Happy Friday. People have asked me what I think about the Xbox strategy and all this press. Publications have asked me questions about Xbox.
I 100% love Xbox and think Xbox can find a path to great success for their teams and players around the world. 100%. 110%!
To answer some questions:
Xbox has always been accountable for its business. Even when it was small, or in the red, pressure exists and always will. I see some articles today with anonymous ex-Xbox'ers talking about the Board....I don't see this as "the Board" doing something different. It's not the function of a Board to be operators that dictate to business units and teams what to do day to day. Sure, pressure and stakes are always high and only get higher as you grow. I've never seen Satya dictate something top down - he questions and pushes but empowers his teams. He is a fantastic leader.
The idea of 'the market isn't growing' is a PR excuse. As a team, it's your job to drive your own growth even if the overall market isn't growing at the anticipated rate. I think it's more 'the strategy isn't working as expected'. Which is OK - strategies have to continually shift in a market that moves as fast as gaming does.
I'll say again, this all comes down to making great games. If you make great games, consumer demand will follow and your business can do well even in low market growth years. A great game is a $500M-1B+ profit generator for the business (across platforms). Given the size of Studios, you need to get to a world where a few of the teams are delivering against this at the right cadence (you don't need all your Studios doing big, huge games... and shouldn't as the risk profile is too large). After all, your install base is big right now given where we are in this console generation (and of course big on PC as well) so the opportunity exists for success.
If you aren't making great games then your hardware isn't selling, and your subscription is flatlining .... the clarity of strategy or execution is broken somewhere and needs to be fixed inclusive of ensuring leadership and team capability to drive great game development and growth. They 100% have teams who can make great games. It just isn't consistently happening.

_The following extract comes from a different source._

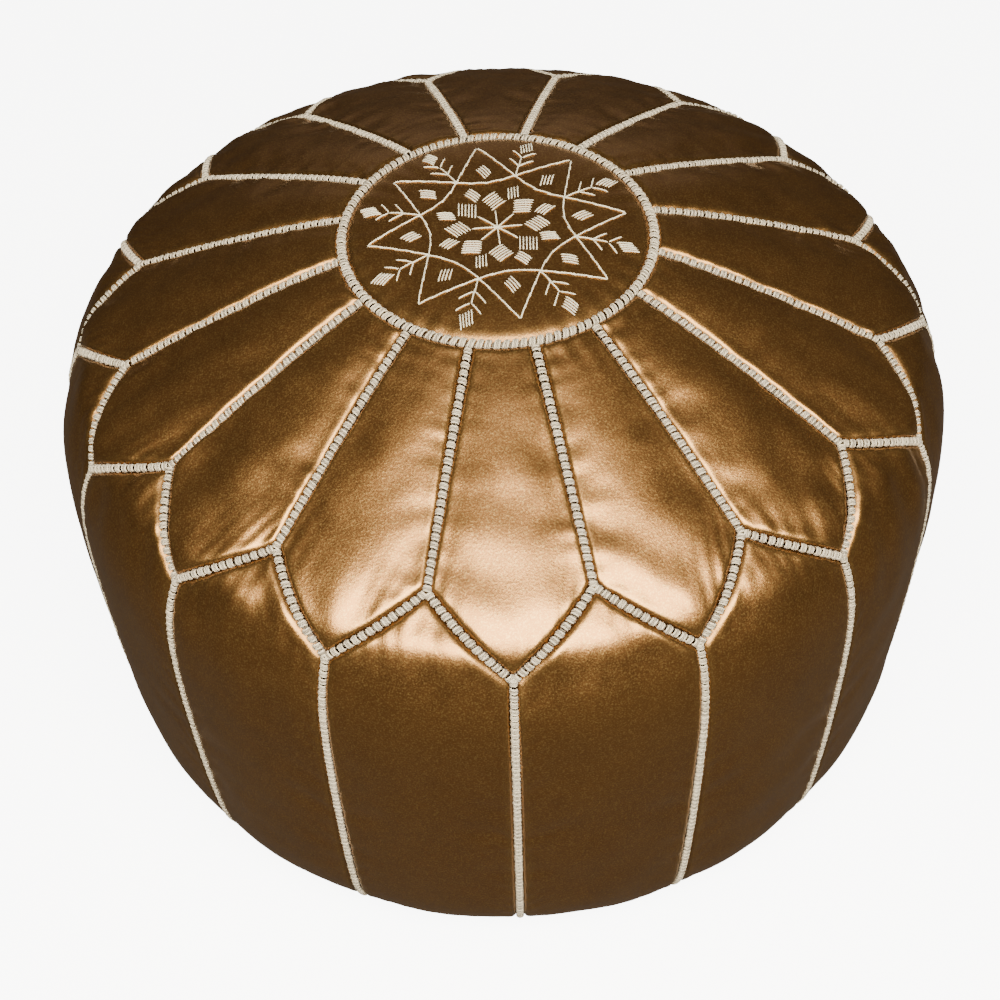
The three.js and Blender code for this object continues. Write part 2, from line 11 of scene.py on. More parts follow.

I see two paths here: If your North Star is the Game Pass subscription, you have to take that exclusive to your services and HW and be all in across games, HW, and services in an exclusive 'go big' plan. Pumping regular 90+ rated games into this will drive consumer affinity and satisfaction. That said, it is high risk/high reward and takes a strong desire to win. If you're not willing to do that, then you're on another path: you're a Publisher across all devices and you need to embrace that 100% and be clear (likely means out of HW, I fundamentally believe if you don't have great exclusive content your HW is doomed as people won't understand 'why' they need it.). Being the world's largest publisher of games is a great spot to be in - as long as you can make great games. If you can't, you'll be right back where you started. You have the pick your lane and go hard at it for success, with clear communication to your players. If you play in the middle of these two paths, IMHO you'll hurt your teams and you'll have constant churn and chaos.
It starts and ends with a strong desire to win and making great games that exceed player expectations. That is what is fragile now and needs to be addressed as soon as possible.

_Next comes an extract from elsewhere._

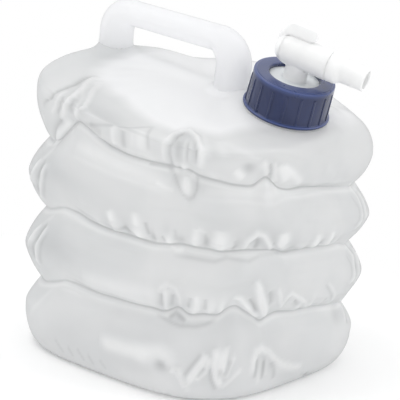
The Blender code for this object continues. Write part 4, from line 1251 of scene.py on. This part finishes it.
def fold_tones(grid, height):
    """Painted highlight, painted shade and valley depth for the painted valley light at each point, from 0 to
    1.
    """
    around = np.broadcast_to(grid.around, grid.climb.shape)
    middle = height
    shifts = ((1, 1), (-1, 1), (1, 0), (-1, 0))
    for _ in range(TONE_SMOOTHING_ROUNDS):
        middle = 0.25 * sum(np.roll(middle, step, axis=axis) for step, axis in shifts)
    # The relief's ridges get painted highlights and its hollows painted shade
    stand = (height - middle) / FULL_TONE_RISE
    light, dark = np.clip(stand, 0.0, 1.0), np.clip(-stand, 0.0, 1.0)
    for path, half_width, rise, kind in FOLDS:
        if kind in ("light", "dark"):
            signed, place = path_distance(around, grid.climb, path)
            tint = rise * fold_height(signed, place, half_width, kind)
            light = light + tint * (kind == "light")
            dark = dark + tint * (kind == "dark")
    valley = np.zeros(grid.climb.shape)
    for level in grid.valleys:
        above = grid.climb - level / MM
        # A dark line at each crease: painted shade, and a little the denser doubled film; fainter round the
        # sides
        line = CREASE_DARKNESS - 0.50 * smooth_step(grid.around, 60.0, 150.0)
        line = line - 0.35 * smooth_step(-grid.around, 110.0, 175.0)
        dark = np.maximum(dark, line * bell(above, CREASE_HALF_WIDTH))
        # Painted light on the shelf just under each crease, which faces up
        light = np.maximum(light, SHELF_LIGHTNESS * bell(above + SHELF_DROP, SHELF_HALF_WIDTH))
        valley = np.maximum(valley, bell(above, VALLEY_GLOW_HALF_WIDTH))
    return np.clip(light, 0.0, 1.0), np.clip(dark, 0.0, 1.0), valley


def soft_waves(grid, form):
    """Slow unevenness of blown film."""
    draw = np.random.default_rng(7)
    around = np.broadcast_to(grid.around, grid.climb.shape)
    waves = np.zeros(grid.climb.shape)
    for _ in range(26):
        turns = draw.integers(3, 26)
        length = draw.uniform(18.0, 90.0)
        phase, lean = draw.uniform(0.0, 2.0 * math.pi, 2)
        strength = draw.uniform(0.3, 1.0) / (1.0 + turns / 14.0)
        winding = 2.0 * math.pi * (turns * around / grid.perimeter + grid.climb / length)
        waves += strength * np.sin(winding + phase) * np.sin(grid.climb / length + lean)
    standing = smooth_step(grid.climb, 2.0, 20.0) * (1.0 - smooth_step(grid.climb, 235.0, 285.0))
    return waves * form.unevenness * standing


def film_tints(grid, height):
    """What the film's material reads at each point, by name."""
    light, dark, valley = fold_tones(grid, height)
    edge = np.interp(grid.around, *zip(*MILK_EDGE), period=grid.perimeter)
    milk = smooth_step(grid.climb - edge, -MILK_SOFTNESS, MILK_SOFTNESS)
    # Lower down, most round the near corner, the film is made milkier: partly thicker film at the base,
    # partly painted light on the lower pleats
    low_milk_and_painted_light = 0.18 + 0.20 * bell(grid.around, 85.0)
    milk = np.maximum(milk, low_milk_and_painted_light * (1.0 - smooth_step(grid.climb, 20.0, 90.0)))
    return {"milk": milk, "dark": dark, "light": light, "shade": patches(grid, SHADES), "valley": valley}


def open_under_neck(points, quads):
    """Leave out the faces under the neck, and draw the hole's rim to the middle of the neck's wall."""
    local = moved(points, NECK.inverted())
    reach = np.hypot(local[:, 0], local[:, 1])
    inside = (reach < NECK_BORE_RADIUS) & (np.abs(local[:, 2]) < NECK_HOLE_DEPTH)
    touched = inside[quads].any(axis=1)
    rim = np.intersect1d(quads[~touched].ravel(), quads[touched].ravel())
    drawn = local[rim]
    middle = 0.5 * (NECK_RADIUS + NECK_BORE_RADIUS)
    drawn[:, :2] *= (middle / np.hypot(drawn[:, 0], drawn[:, 1]))[:, None]
    points[rim] = moved(drawn, NECK)
    return quads[~touched]


def bag_mesh(form):
    """The whole film as one mesh, with a clean round hole under the neck."""
    grid = BagGrid(form)
    height = wrinkle_film(grid)
    tints = film_tints(grid, height)
    rise = height * form.fold_height * MM + soft_waves(grid, form)
    grid.points = grid.points + grid.normals() * rise[..., None]
    grid.seat_fittings()
    rows, columns = grid.climb.shape
    middles = np.stack((grid.points[0].mean(axis=0), grid.points[-1].mean(axis=0)))
    points = np.concatenate((grid.points.reshape(-1, 3), middles))
    number = np.arange(rows * columns).reshape(rows, columns)
    following = np.roll(number, -1, axis=1)
    quads = np.stack((number[:-1], following[:-1], following[1:], number[1:]), axis=-1).reshape(-1, 4)
    faces = open_under_neck(points, quads).tolist()
    last = rows * columns
    for column in range(columns):
        faces.append((last, int(following[0, column]), int(number[0, column])))
        faces.append((int(number[-1, column]), int(following[-1, column]), last + 1))
    mesh = bpy.data.meshes.new("bag")
    mesh.from_pydata(points.tolist(), [], faces)
    for name, values in tints.items():
        paint(mesh, name, np.concatenate((values.ravel(), (values[0].mean(), values[-1].mean()))))
    shape = bmesh.new()
    shape.from_mesh(mesh)
    loose = [point for point in shape.verts if not point.link_faces]
    bmesh.ops.delete(shape, geom=loose, context="VERTS")
    shape.to_mesh(mesh)
    shape.free()
    mesh.shade_smooth()
    return mesh


# The handle

def handle_route():
    """Centre line and radius of the handle, with feet that widen into the top panel."""
    radius = HANDLE_CORNER_RADIUS
    route = []
    legs = ((HANDLE_REAR_X, HANDLE_REAR_HEIGHT, -1.0), (HANDLE_FRONT_X, HANDLE_FRONT_HEIGHT, 1.0))
    for foot, top, side in legs:
        leg = []
        for z in np.linspace(-HANDLE_FOOT_DEPTH, top - radius, 14, endpoint=False):
            widening = max(0.0, 1.0 - (z + HANDLE_FOOT_SINK) / HANDLE_FOOT_HEIGHT) ** 2
            leg.append((foot, z, HANDLE_LEG_RADIUS + HANDLE_FOOT_WIDENING * widening))
        for angle in np.linspace(0.0, math.pi / 2, 22):
            taper = (angle / (math.pi / 2)) ** 2
            x = foot - side * radius * (1.0 - math.cos(angle))
            z = top - radius * (1.0 - math.sin(angle))
            leg.append((x, z, HANDLE_LEG_RADIUS + (HANDLE_GRIP_RADIUS - HANDLE_LEG_RADIUS) * taper))
        route.append(leg)
    start, end = route[0][-1], route[1][-1]
    shares = np.linspace(0.0, 1.0, 30)[1:-1]
    grip = [tuple(a + (b - a) * share for a, b in zip(start, end)) for share in shares]
    return route[0] + grip + list(reversed(route[1]))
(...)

These are all hard decisions, it's certainly no easy task given where things stand today, and both paths have dramatic implications. But I fundamentally believe in Xbox, its fans, and the opportunity ahead for great HW, services, and games OR as a publisher of games and services across any screen. I'm cheering for Xbox and it pains me to see all the negative swirl. So for those asking, keep the faith in Xbox but ask for clarity on what the path forward is for the brand and product. Then make your own decision on what is best for you and your valuable time and money.

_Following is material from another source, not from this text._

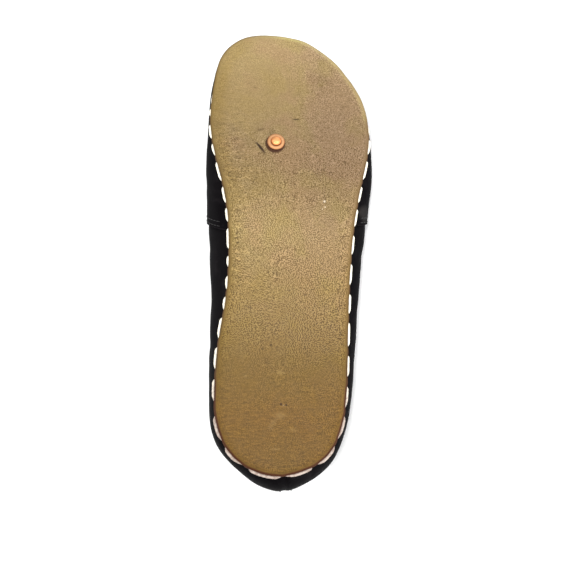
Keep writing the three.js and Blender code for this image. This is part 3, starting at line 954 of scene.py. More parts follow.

For those who think I'm one of the people talking to publications anonymously about Xbox, I am not. I was not a founding member of Xbox and I think by now you all know I won't be 'anonymous' if I have something to say .
These are just my opinions. This is the last I will talk about this here on X. It's easy to say what you think when you're not in the trenches living the reality of the challenges. I wish great success for Xbox now and into the future - it's good for gaming overall and I care deeply for Blizzard who is now part of the Xbox team.
Mike Ybarra on X
Happy Friday. People have asked me what I think about the Xbox strategy and all this press. Publications have asked me questions about Xbox.
I 100% love Xbox and think Xbox can find a path to great success for their teams and players around the world. 100%. 110%!
To answer some questions:
Xbox has always been accountable for its business. Even when it was small, or in the red, pressure exists and always will. I see some articles today with anonymous ex-Xbox'ers talking about the Board....I don't see this as "the Board" doing something different. It's not the function of a Board to be operators that dictate to business units and teams what to do day to day. Sure, pressure and stakes are always high and only get higher as you grow. I've never seen Satya dictate something top down - he questions and pushes but empowers his teams. He is a fantastic leader.
The idea of 'the market isn't growing' is a PR excuse. As a team, it's your job to drive your own growth even if the overall market isn't growing at the anticipated rate. I think it's more 'the strategy isn't working as expected'. Which is OK - strategies have to continually shift in a market that moves as fast as gaming does.I'll say again, this all comes down to making great games. If you make great games, consumer demand will follow and your business can do well even in low market growth years. A great game is a $500M-1B+ profit generator for the business (across platforms). Given the size of Studios, you need to get to a world where a few of the teams are delivering against this at the right cadence (you don't need all your Studios doing big, huge games... and shouldn't as the risk profile is too large). After all, your install base is big right now given where we are in this console generation (and of course big on PC as well) so the opportunity exists for success.
If you aren't making great games then your hardware isn't selling, and your subscription is flatlining .... the clarity of strategy or execution is broken somewhere and needs to be fixed inclusive of ensuring leadership and team capability to drive great game development and growth. They 100% have teams who can make great games. It just isn't consistently happening.I see two paths here: If your North Star is the Game Pass subscription, you have to take that exclusive to your services and HW and be all in across games, HW, and services in an exclusive 'go big' plan. Pumping regular 90+ rated games into this will drive consumer affinity and satisfaction. That said, it is high risk/high reward and takes a strong desire to win. If you're not willing to do that, then you're on another path: you're a Publisher across all devices and you need to embrace that 100% and be clear (likely means out of HW, I fundamentally believe if you don't have great exclusive content your HW is doomed as people won't understand 'why' they need it.). Being the world's largest publisher of games is a great spot to be in - as long as you can make great games. If you can't, you'll be right back where you started. You have the pick your lane and go hard at it for success, with clear communication to your players. If you play in the middle of these two paths, IMHO you'll hurt your teams and you'll have constant churn and chaos.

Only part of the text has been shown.